Elsewhere throughout Italy, Sangiovese plays an important role in many easy-drinking, value-driven red blends and on the French island of Corsica, under the name Nielluccio, it produces excellent bright and refreshing red and rosé wines with a personality of their own. Sangiovese has also enjoyed success growing in California and Washington.

In the Glass

Sangiovese is a medium-bodied red with qualities of tart cherry, plum, sun dried tomato, fresh tobacco and herbs. High-quality, well-aged examples can take on tertiary notes of smoke, leather, game, potpourri and dried fruit.

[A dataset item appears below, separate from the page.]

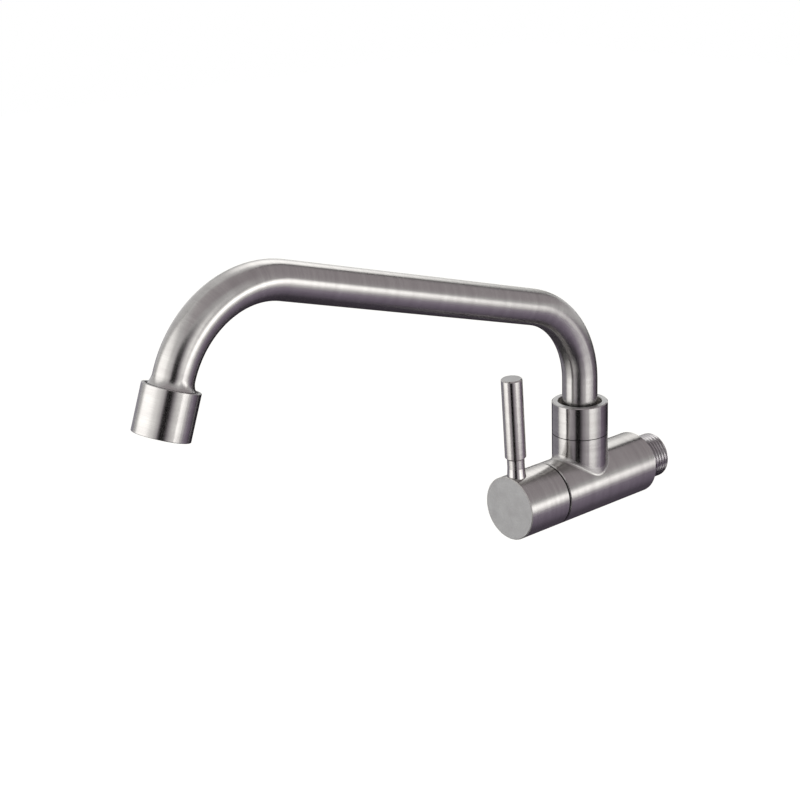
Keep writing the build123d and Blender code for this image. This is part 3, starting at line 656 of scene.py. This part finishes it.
# %% Bent spout tube
outer_ring = tube.edges[:]
first_rim = outer_ring + end_face(outer_ring, tube_foot)
rim = longer(first_rim, Matrix.Translation((0, 0, rise)), rise)
rim = bend(rim, rear_centre, rear_bend, math.radians(90) - slope, steps=30)
rim = longer(rim, Matrix.Translation(run), run.length)
rim = bend(rim, front_centre, front_bend, math.radians(90) + slope - tilt, steps=34)
end_points = {point for edge in rim for point in edge.verts}
tube_end = sum((point.co for point in end_points), Vector()) / len(end_points)
mid_wall = (tube_radius + bore_radius) / 2
end_face([edge for edge in rim if (edge.verts[0].co - tube_end).length > mid_wall], tube_end)
bmesh.ops.remove_doubles(tube, verts=tube.verts, dist=0.01 * mm)
bmesh.ops.recalc_face_normals(tube, faces=tube.faces)
print("tube ends", round((tube_end - outlet_top).length / mm, 3), "mm from the nozzle's start,",
      "steel", round(tube.calc_volume(signed=True) / mm ** 3), "mm3")

# %% [markdown]
# A mesh made with bmesh becomes a piece of the tap in the same few steps each time: hand the mesh
# over, shade it smooth except over sharp edges, give it a finish, let it ride on its body and hide
# the CAD part that it stands for.

# %% From bmesh to a piece
sharp_edge = math.radians(35)


def piece(name, shape, material, body, node):
    """Turn a bmesh into a finished piece that rides on a body and stands for a CAD part."""
    for edge in shape.edges:
        edge.smooth = edge.calc_face_angle(0) < sharp_edge
    for face in shape.faces:
        face.smooth = True
    mesh = bpy.data.meshes.new(name)
    shape.to_mesh(mesh)
    open_edges = sum(not edge.is_manifold for edge in shape.edges)
    shape.free()
    mesh.materials.append(material)
    made = bpy.data.objects.new(name, mesh)
    bpy.context.scene.collection.objects.link(made)
    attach(made, body)
    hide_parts(node)
    print(name, "faces:", len(mesh.polygons), "open edges:", open_edges)


print("edges sharper than", round(math.degrees(sharp_edge)), "degrees stay crisp")

# %% [markdown]
# The tube was brushed straight, before it was bent, with the belt running round it, so its hair
# lines follow the bends. Its steel is the body's, but it asks the mesh where it is: the station
# along the tube stands for the distance along an axis, and the surface's own normal for the way
# out from it.

# %% Finish of the tube
steel_on_tube = new_material("brushed_stainless_tube")
tree = steel_on_tube.node_tree
tube_along = add(tree, "ShaderNodeAttribute", output="Fac", attribute_name="along")
tube_heading = add(tree, "ShaderNodeAttribute", output="Vector", attribute_name="heading")
outward = add(tree, "ShaderNodeNewGeometry", output="Normal")
off_axis = add(tree, "ShaderNodeVectorMath", {0: outward, "Scale": tube_radius},
               operation="SCALE")
tube_lines = hair_lines(tree, 0.0, tube_along, off_axis, hair_line)
metal_shader(tree, tube_lines, round_the_axis(tree, tube_heading, outward),
             steel_dark, steel_light, roughness=0.25, aniso=0.75)
piece("bent_spout_tube", tube, steel_on_tube, "spout", "spout_tube")

# %% [markdown]
# The inlet has a G 1/2 pipe thread: 14 turns to the inch, flanks at 55 degrees, crests and
# roots a little rounded. A thread is a profile that turns and climbs at the same time, which is
# what spin does when it is given an offset with each step. The strip is one pitch wide, so its
# edge lands on the next turn and the two are merged. It starts before the thread does and is
# then cut square at both ends, and its ends are drawn in to a cone, as a thread is chamfered so
# that it starts easily.

# %% Helical inlet thread
pitch, crest, root = 1.814 * mm, 10.4775 * mm, 9.3155 * mm
crest_round = 0.12 * mm
thread_start, thread_end, relief = 1.4 * mm, 14.5 * mm, 9.0 * mm
turns_before, chamfer_slope = 1.2, 1.5
turns, per_turn = 10, 72
thread_profile = [(root, 0.0), (root, 0.08), (crest - crest_round, 0.35), (crest, 0.40),
                  (crest, 0.60), (crest - crest_round, 0.65), (root, 0.92), (root, 1.0)]

thread = bmesh.new()
corners = [thread.verts.new((radius, thread_start + (share - turns_before) * pitch, 0))
           for radius, share in thread_profile]
for first, second in zip(corners, corners[1:]):
    thread.edges.new((first, second))
bmesh.ops.spin(thread, geom=thread.verts[:] + thread.edges[:], cent=(0, 0, 0), axis=(0, 1, 0),
               dvec=(0, pitch / per_turn, 0), angle=-2 * math.pi * turns, steps=turns * per_turn,
               use_merge=False, use_duplicate=False)
bmesh.ops.remove_doubles(thread, verts=thread.verts, dist=0.002 * mm)
for height, side in ((thread_start, -1), (thread_end, 1)):
    bmesh.ops.bisect_plane(thread, geom=thread.verts[:] + thread.edges[:] + thread.faces[:],
                           plane_co=(0, height, 0), plane_no=(0, side, 0), clear_outer=True)
for point in thread.verts:
    radius = math.hypot(point.co.x, point.co.z)
    to_end = min(point.co.y - thread_start, thread_end - point.co.y)
    allowed = relief + chamfer_slope * to_end
    if radius > allowed:
        point.co.x *= allowed / radius
        point.co.z *= allowed / radius
print("thread faces:", len(thread.faces), "turns kept:",
      round((thread_end - thread_start) / pitch, 1))

# %% [markdown]
# The rest of the inlet grows out of the thread's two open ends: at the back of the thread a
# relief and the spigot that is brazed into the body, then the bore all the way through, which
# meets the thread's other end. The thread was cut on a lathe and never brushed, so its steel is
# a little paler and its lines are the tool's.

# %% Relief, spigot and bore
spigot_end, inlet_bore, bore_edge = -8 * mm, 7 * mm, 0.4 * mm
same_height = 0.001 * mm


def boundary(shape, height):
    """The open edges at one height along the pipe."""
    return [edge for edge in shape.edges
            if edge.is_boundary
            and all(abs(point.co.y - height) < same_height for point in edge.verts)]


def drawn(shape, edges, height, radius):
    """Extrude a round open end to another height and radius, and return the new end."""
    grown = bmesh.ops.extrude_edge_only(shape, edges=edges)["geom"]
    for point in (part for part in grown if isinstance(part, bmesh.types.BMVert)):
        factor = radius / math.hypot(point.co.x, point.co.z)
        point.co = (point.co.x * factor, height, point.co.z * factor)
    return [part for part in grown if isinstance(part, bmesh.types.BMEdge)]


inner_end = boundary(thread, thread_start)
outer_end = boundary(thread, thread_end)
for height, radius in ((spigot_end, relief), (spigot_end, inlet_bore),
                       (thread_end - bore_edge, inlet_bore), (thread_end, inlet_bore + bore_edge)):
    inner_end = drawn(thread, inner_end, height, radius)
bmesh.ops.bridge_loops(thread, edges=inner_end + outer_end)
bmesh.ops.recalc_face_normals(thread, faces=thread.faces)
steel_on_thread = turned_metal("turned_stainless_thread", pipe_axis, "#a4a1a3", "#b2afb1",
                               roughness=0.22, aniso=0.6)
piece("threaded_inlet_tail", thread, steel_on_thread, "body", "inlet_tail")

# %% [markdown]
# Inside the outlet sleeve a woven wire mesh breaks the water up. Real wires are about 0.2 mm
# thick and 0.5 mm apart. They are drawn at a wider spacing of 0.9 mm, so that the weave still
# shows. Each wire is a small ring of six points that is extruded step by step and lifted over
# and under the wires that it crosses. The mesh is woven flat about the origin, and is turned
# and moved into the outlet at the end.

# %% One wire of the outlet mesh
mesh_radius, mesh_depth = 8.1 * mm, 20.25 * mm
spacing, wire_radius, wave_height = 0.9 * mm, 0.12 * mm, 0.12 * mm
steps_between_wires, wire_sides = 4, 6
weave = bmesh.new()


def wave_wire(offset, phase, turn):
    """Add one wire of the weave, across the round mesh at that offset from its middle."""
    reach = math.sqrt(mesh_radius ** 2 - offset ** 2)
    steps = max(steps_between_wires, round(2 * reach / (spacing / steps_between_wires)))
    strand = bmesh.new()
    ring = bmesh.ops.create_circle(strand, segments=wire_sides, radius=wire_radius)["verts"]
    bmesh.ops.rotate(strand, verts=ring, matrix=Matrix.Rotation(math.radians(90), 3, "Y"))
    bmesh.ops.translate(strand, verts=ring, vec=(-reach, offset, 0))
    bmesh.ops.spin(strand, geom=strand.verts[:] + strand.edges[:], cent=(0, 0, 0),
                   axis=(1, 0, 0), angle=0, dvec=(2 * reach / steps, 0, 0), steps=steps)
    bmesh.ops.holes_fill(strand, edges=strand.edges[:])
    for point in strand.verts:
        point.co.z += wave_height * math.cos(math.pi * point.co.x / spacing + phase)
    bmesh.ops.rotate(strand, verts=strand.verts, matrix=Matrix.Rotation(turn, 3, "Z"))
    strand_mesh = bpy.data.meshes.new("strand")
    strand.to_mesh(strand_mesh)
    strand.free()
    weave.from_mesh(strand_mesh)
    bpy.data.meshes.remove(strand_mesh)


# A wire at the very edge of the round mesh would have no length, so the last row is left out.
rows_each_side = round(mesh_radius / spacing) - 1
print("wires each way:", 2 * rows_each_side + 1)

# %% [markdown]
# A wire and the next one beside it rise and fall in turn, and the wires across them do the
# same half a wave later: that is all a plain weave needs. A rolled rim holds the cut ends.

# %% Woven outlet mesh
rim_radius, rim_thickness = 7.9 * mm, 0.48 * mm
for row in range(-rows_each_side, rows_each_side + 1):
    wave_wire(row * spacing, math.pi * (row % 2), 0)
    wave_wire(row * spacing, math.pi * ((row + 1) % 2), math.radians(90))
rim_ring = bmesh.ops.create_circle(weave, segments=8, radius=rim_thickness / 2)["verts"]
bmesh.ops.rotate(weave, verts=rim_ring, matrix=Matrix.Rotation(math.radians(90), 3, "X"))
bmesh.ops.translate(weave, vec=(rim_radius, 0, 0), verts=rim_ring)
bmesh.ops.spin(weave, geom=rim_ring + list({e for v in rim_ring for e in v.link_edges}),
               cent=(0, 0, 0), axis=(0, 0, 1), angle=2 * math.pi, steps=64, use_merge=True,
               use_duplicate=False)
bmesh.ops.recalc_face_normals(weave, faces=weave.faces)
down = outlet_axis[1]
side = Vector((1, 0, 0))
outlet_frame = Matrix((side, down.cross(side), down)).transposed().to_4x4()
bmesh.ops.transform(weave, verts=weave.verts, matrix=(
    Matrix.Translation(outlet_top + down * mesh_depth) @ outlet_frame))
# Drawn wire is smooth and never brushed, so it glints without streaks.
steel_wire = turned_metal("woven_stainless_wire", outlet_axis, "#8f8d8b", "#b2b0ad",
                          roughness=0.30, aniso=0.0, pitch=0.15 * mm)
piece("woven_outlet_mesh", weave, steel_wire, "spout", "aerator_mesh")

# %% [markdown]
# What is left is seen through gaps, or only when the tap is opened: acetal rings, rubber seals,
# ceramic discs and brass. Moulded and ground parts have no direction, so their grain is plain
# noise: a fine one for the mould's or the grinder's texture and a slow one for the cloudy
# difference in shine that handling leaves.

# %% A moulded or ground finish
cloud_size = 6 * mm
grain_relief = 0.05 * mm


def moulded(name, dark, light, roughness, grain, bump, ior):
    """A part without tool lines, with a grain of that size in metres."""
    material = new_material(name)
    tree = material.node_tree
    place = add(tree, "ShaderNodeTexCoord", output="Object")
    fine = add(tree, "ShaderNodeTexNoise", {"Vector": place, "Scale": 1 / grain, "Detail": 3.0})
    cloud = add(tree, "ShaderNodeTexNoise", {"Vector": place, "Scale": 1 / cloud_size,
                                             "Detail": 2.0})
    colour = add(tree, "ShaderNodeMix", {0: cloud, 6: linear(dark), 7: linear(light)},
                 data_type="RGBA", output=2)
    rough = add(tree, "ShaderNodeMapRange", {"Value": cloud, "From Min": 0.3, "From Max": 0.7,
                                             "To Min": roughness - 0.05,
                                             "To Max": roughness + 0.05})
    relief = add(tree, "ShaderNodeBump", {"Height": fine, "Strength": bump,
                                          "Distance": grain_relief})
    shader = add(tree, "ShaderNodeBsdfPrincipled", {
        "Base Color": colour, "Roughness": rough, "Normal": relief, "IOR": ior,
    })
    add(tree, "ShaderNodeOutputMaterial", {"Surface": shader})
    return material


acetal, nitrile, alumina = 1.48, 1.52, 1.76
print("index of refraction:", {"acetal": acetal, "nitrile": nitrile, "alumina": alumina})

# %% [markdown]
# Each finish starts from what the real part is made of, with the index of refraction, the
# roughness and the metal colour that are usual for it.

# %% Finishes of the inner parts
brass = {"dark": "#b08d4c", "light": "#cda964"}
finishes = {
    # Black acetal from a fine mould: a waxy half shine that reads as a dark line behind the knob.
    "black_pom": moulded("black_acetal_moulded", "#121214", "#1c1c1f", 0.42, 0.4 * mm, 0.10,
                         acetal),
    # Undyed acetal is milky white, and a little of the same waxy shine keeps it from looking dry.
    "pale_pom": moulded("natural_acetal_moulded", "#dbd9d2", "#e8e6e0", 0.40, 0.4 * mm, 0.10,
                        acetal),
    # Nitrile rubber from a mould: soft black, with no clear reflection at all.
    "black_rubber": moulded("nitrile_rubber_moulded", "#161616", "#222222", 0.70, 0.3 * mm, 0.20,
                            nitrile),
    # Lapped ceramic: warm white and ground very flat, so it shows a soft, even reflection.
    "alumina_ceramic": moulded("alumina_ceramic_lapped", "#e4ded2", "#efeae0", 0.22, 0.2 * mm,
                               0.05, alumina),
    # Hardened and oiled spring steel: a dark metal with a dull, even shine.
    "spring_steel": turned_metal("spring_steel_oiled", pipe_axis, "#5d5b5a", "#777472",
                                 roughness=0.32, aniso=0.2),
    # Brass straight from the lathe: warm yellow, with the tool's rings in its highlights.
    "brass": turned_metal("turned_brass", pipe_axis, roughness=0.26, aniso=0.5, **brass),
}
brass_on_stub = turned_metal("turned_brass_foot", stub_axis, roughness=0.26, aniso=0.5, **brass)
print("other finishes:", list(finishes))

# %% [markdown]
# Every CAD part that still shows takes the finish of its slot in the record, and the steel
# parts take the one whose lines run round their own axis. A part that a remade piece stands for
# is hidden, and takes that piece's finish too.

# %% Give the CAD parts their finish
own_finish = {
    "body": steel_on_body, "handle_cap": steel_on_pipe, "lever_rod": lighter_steel_on_lever,
    "collar_nut": steel_on_stub, "spout_foot": brass_on_stub,
    "spout_nozzle": steel_on_outlet, "aerator_housing": steel_on_outlet,
    "inlet_tail": steel_on_thread, "spout_tube": steel_on_tube, "aerator_mesh": steel_wire,
}
for part in frame["record"]["subparts"]:
    node = frame["nodes"][part["node"]]
    node.data.materials.clear()
    node.data.materials.append(
        own_finish.get(part["node"]) or finishes[part["material_slot"]]
    )
print("dressed nodes:", sum(len(node.data.materials) for node in frame["nodes"].values()))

Corsican Nielluccio is distinguished by a subtle perfume of dried flowers.

Perfect Pairings

Sangiovese is the ultimate pizza and pasta red—its high acidity, moderate alcohol, and fine-grained tannins create a perfect symbiosis with tomato-based dishes, braised vegetables, roasted and cured meat, hard cheese and anything off the barbecue.

Sommelier Secret

Although it is the star variety of Tuscany, cult-classic “Super-Tuscan” wines may actually contain no Sangiovese at all! Since the 1970s, local winemakers have been producing big, bold wines as a blend of one or more of several international varieties—usually Cabernet Sauvignon, Cabernet Franc, Merlot or Syrah—with or without Sangiovese.